Part of the project initiated by Outdoor Sculpture 2001 Incorporated for the Auckland Domain and funded by the Edmiston Trust with support of the New Zealand Lottery Grant Board Millennium Fund and the Auckland City Council.

"Neil Miller's sculpture is planned to create an evocative interplay of constructed and natural forms. It draws on Constructivist sculptural traditions, first developed by avant-garde Russian artists of the early twentieth century in celebration of industrial materials and utopian urban culture. Regeneration is built from steel extrusions, deliberately exposing their manufactured character and the way they have been bolted together, in order to emphasise how the work is structured. The linear vertical form suggests the functionality of archetypal architectural supports, from ancient columns to modern pylons. But unlike the solid monoliths of columns - and most public sculpture - this work does not so much occupy space as enclose and interact with it. This has a practical as well as an aesthetic aspect, for Miller designed this work as an arbour, a frame for supporting plants. Three native New Zealand vines, planted in the concrete container, which forms the sculpture's base, will in time cover the work. Conventionally we preserve monuments from the invasion of moss or weeds, but this is planned to become overgrown, construction overtaken by nature - a metaphor of visual amnesia. Parsonsia heterophylia, tecomanthe speciosa, and metrosideros fulgens (red rata) flower successively in spring, summer and autumn, acting out a seasonal process of regeneration. In the context of the Domain's history as a memorial, this takes on a special significance, a living wreath suggesting the renewal of life in the face of death."

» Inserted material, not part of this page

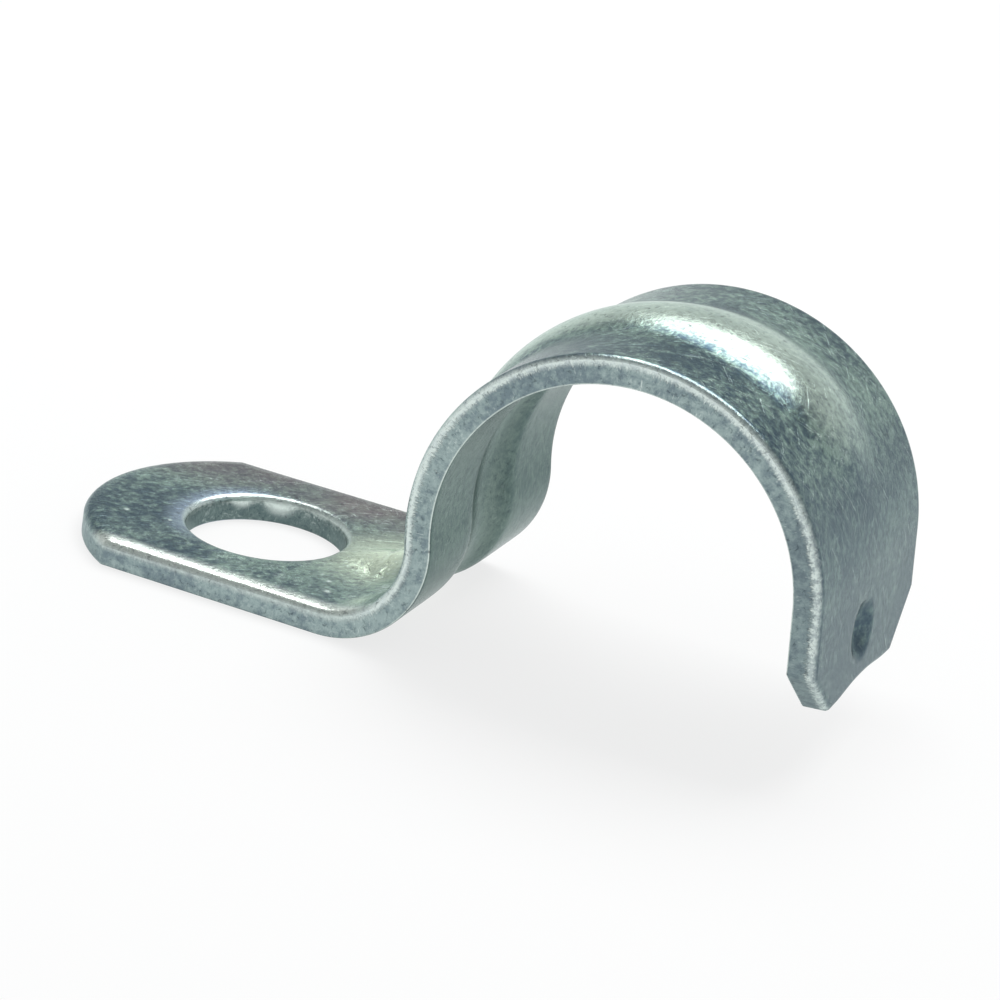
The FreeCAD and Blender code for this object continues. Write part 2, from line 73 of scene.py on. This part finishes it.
# %% Stations along the flat blank
reach = math.sqrt((SADDLE_R + BEND_R) ** 2 - (SADDLE_Z - BEND_R) ** 2)
TURN = math.atan2(SADDLE_Z - BEND_R, reach)
SADDLE_MID = SADDLE_R + THICK / 2
BEND_START = SADDLE_X - reach
BEND_END = BEND_START + BEND_R * (math.pi / 2 + TURN)
SADDLE_END = BEND_END + SADDLE_MID * (math.pi + TURN - NOSE_ANGLE)
TIP_END = SADDLE_END + NOSE_LONG
FOOT_EDGE = FOOT_X - FOOT_R
print("bend", round(BEND_START, 2), "to", round(BEND_END, 2), "| saddle to", round(SADDLE_END, 2))
print("flat blank:", WIDTH, "by", round(TIP_END - FOOT_EDGE, 1), "mm")

# %% [markdown]
# ## The flat blank
# The foot has a round end and a round hole, so a square grid would leave steps along both. Instead a ring
# of vertices round the hole is extruded outwards ring by ring until it meets the foot's outline, and the
# side of the last ring that faces the saddle is extruded on as the strip. One ray of the ring is moved to
# each corner where the round end meets a straight side, so that the corner stays sharp.

# %% The foot's outline
RAYS = 128
RINGS = 9
STRIP_START = WIDTH / 2
CELL = 0.36
end_corner = math.atan2(WIDTH / 2, FOOT_X - math.sqrt(FOOT_R**2 - (WIDTH / 2) ** 2))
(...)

Text written by Elizabeth Rankin, Professor of Art History, Auckland University, is from a publication sponsored by the P.A. Edmiston Trust, Auckland City Council and Hobson Community Board. Photograph taken by Gill Hanly courtesy of Urbis magazine.

NEIL MILLER was born in England in 1963. He emigrated to NZ with his family in his early teens and attended the Elam School of Fine Arts at Auckland University graduating with a Bachelor of Fine Arts in 1987. In 1996 he completed a Diploma in Arts Administration.

Miller works in a variety of mediums including watercolour painting and metal sculpture. His art often references systems and codes of communication, and depicts concepts of duality.

He has participated in a number of major New Zealand and international outdoor sculptural projects including for the New Lynn Community Centre in 2002 where he designed and made a series of metal 'signal' works sited at the rear of the building along the rail line. The Opanaku Arts Bridge (linking the Corban Estate to Henderson Park), 2003, Regeneration in the Auckland Domain 2004 and the 2004 work Here and There at the Ironbridge Open Air Museum of Steel Sculpture in Shropshire, Britain.